The agreement must also be:
  • be in writing, name the parties to the agreement and be signed by the employer and the individual employee and, if the employee is under 18 years of age, the employee’s parent or guardian
  • state each term of the award that the employer and the individual employee have agreed to vary
  • detail how the application of each term has been varied by agreement between the employer and the individual employee
  • detail how the agreement results in the individual employee being better off overall in relation to the individual employee’s terms and conditions of employment; and
  • state the date the agreement commences to operate.

Terminating the flexibility agreement

Generally, the agreement may be terminated:
  • by the employer or the individual employee giving 13 weeks’ notice of termination, in writing, to the other party and the agreement ceasing to operate at the end of the notice period
  • at any time, by written agreement between the employer and the individual employee.
The employer must give the individual employee a copy of the agreement and keep the agreement as a time and wages record.

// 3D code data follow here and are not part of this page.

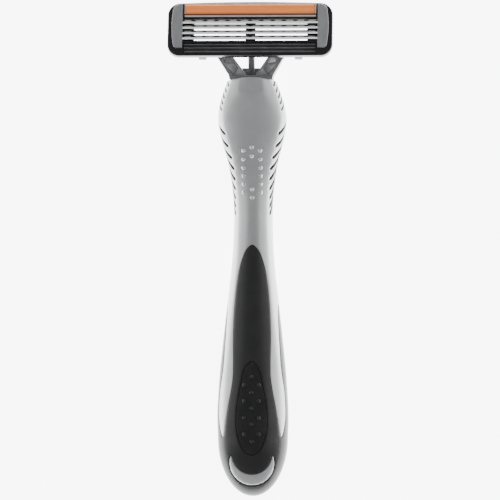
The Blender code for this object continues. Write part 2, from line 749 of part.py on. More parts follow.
def make_plunger(axis):
    """The spring-loaded rod that keeps the head turned up to its stop."""
    tip = CAM_PLACE + CAM_CONTACT - SEAM
    back = -PLUNGER_FLANGE - RUNNING
    round_from = tip - PLUNGER_TIP_RADIUS
    nose = [
        (round_from + PLUNGER_TIP_RADIUS * sin(a), PLUNGER_TIP_RADIUS * cos(a))
        for a in (0.0, pi / 6, pi / 3)
    ]
    profile = [
        (back - PLUNGER_STEM, 0),
        (back - PLUNGER_STEM, PLUNGER_STEM_RADIUS),
        (back, PLUNGER_STEM_RADIUS),
        (back, PLUNGER_FLANGE_RADIUS),
        (-RUNNING, PLUNGER_FLANGE_RADIUS),
        (-RUNNING, PLUNGER_RADIUS),
        (round_from - PLUNGER_RADIUS, PLUNGER_RADIUS),
        *nose,
        (tip, 0),
    ]
    look = material("plunger_plastic", (0.30, 0.30, 0.31), 0.4)
    finished(turned(profile), "plunger", look, axis)


def make_plunger_spring(axis):
    """A coil between the bore's floor and the plunger's flange."""
    wire = SPRING_WIRE / 2
    radius = PLUNGER_FLANGE_RADIUS - SPRING_BORE_CLEARANCE - wire
    low = -SPRING_BORE_DEPTH + SEAM + wire
    high = -PLUNGER_FLANGE - RUNNING - SEAM - wire
    data = bpy.data.curves.new("plunger_spring", "CURVE")
    data.dimensions = "3D"
    data.bevel_depth = wire
    data.bevel_resolution = 1
    data.use_fill_caps = True
    count = round(SPRING_TURNS * 12)
    line = data.splines.new("POLY")
    line.points.add(count)
    for i, point in enumerate(line.points):
        turn = 2 * pi * SPRING_TURNS * i / count
        y = between(low, high, i / count)
        point.co = (radius * cos(turn), y, radius * sin(turn), 1)
    data.materials.append(material("spring_steel", (0.55, 0.55, 0.56), 0.3, 1.0))
    spring = bpy.data.objects.new("plunger_spring", data)
    spring.parent = axis
    bpy.context.collection.objects.link(spring)


# ---- Head pieces, in the face frame


def face_point(y, z):
    """A place given from the pivot, in the world's directions, as (u, v)."""
    u = y * cos(HEAD_TILT) - z * sin(HEAD_TILT)
    v = y * sin(HEAD_TILT) + z * cos(HEAD_TILT)
    return (u + PIVOT_U, v + PIVOT_V)


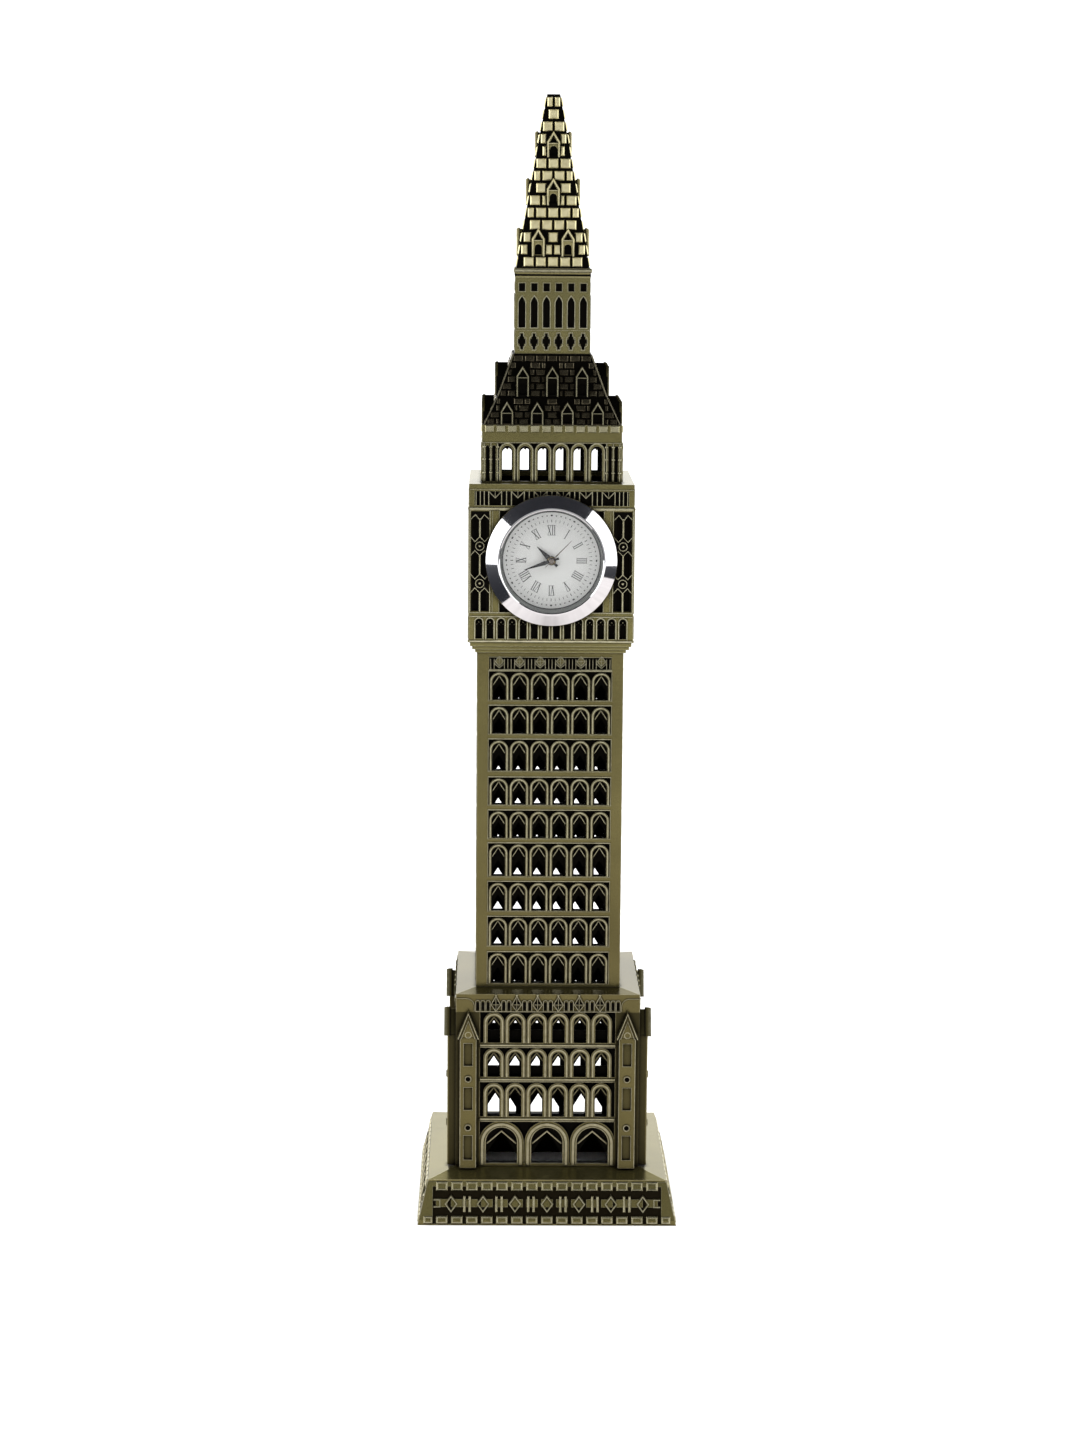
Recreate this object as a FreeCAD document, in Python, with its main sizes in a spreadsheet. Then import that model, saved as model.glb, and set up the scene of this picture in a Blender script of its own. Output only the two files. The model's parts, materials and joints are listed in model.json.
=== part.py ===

Award conditions that may be varied by a ‘facilitative provision’

Some modern awards also contain a ‘facilitative provisions’ clause in addition to the ‘award flexibility’ provisions. Modern awards with a facilitative provision include Graphic Arts, Printing and Publishing Award 2010 and Manufacturing and Associated Industries and Occupations Award 2010. Generally, the following conditions can be varied by the parties in the relevant awards:

Facilitation by individual agreement

The following provisions can usually be utilised by agreement between the employer and an individual employee:
  • minimum engagement of part-time employees
  • variation to hours of part-time employees
  • minimum engagement for casuals
  • annualised salary arrangements
  • make-up time
  • meal break
  • time off in lieu of payment of overtime
  • rest period after overtime
  • rest break

Facilitation by majority or individual agreement

The following provisions can usually be utilised by agreement between an employer and the majority of employees in the workplace or a section or sections within it, or an employer and an individual employee:
  • period for casual election to convert to full-time or part-time employment
  • payment of wages
  • ordinary hours of work for day workers on weekends
  • variation to the spread of hours for day workers
  • methods of arranging ordinary working hours
  • variation to the spread of hours for shift workers
  • working in excess of five hours without a meal break
  • substitution of public holidays

Facilitation by majority agreement only

The following facilitative provisions may only be utilised by agreement between the employer and the majority of employees in the workplace or a section or sections of it:
  • ordinary hours of work, continuous shift work
  • ordinary hours of work, non-continuous shift work
  • 12-hour shifts
  • public holiday shifts
  • conversion of annual leave to hourly entitlement and annual close down

Arbitration by the Fair Work Commission

The Fair Work Commission determined that an employee only has the power to enter into negotiations over alternative work arrangements — there was no guaranteed entitlement to have them changed.

However, where the parties could not reach agreement, there was a role for arbitration.

In a particular matter, while the employee’s request clearly met the spirit of the flexible hours request provisions, the employer had provided extensive evidence that it would incur significant extra costs if it was approved. This outweighed the personal circumstances of the employee.

The issue of potentially setting a precedent for other employees was considered less important, as it was not proven. The commission’s role did not extend to advising employers how to structure their businesses.

However, the commission also noted the employee’s intention to retire in the near future, and suggested that the parties continue to try to reach some other agreement satisfactory to both. The 28-day termination notice period in IFAs negotiated under the enterprise agreement would serve as a safeguard if the arrangements didn’t work out.

See Australian, Municipal, Administrative, Clerical and Services Union v Western Water [2013] FWC 6060.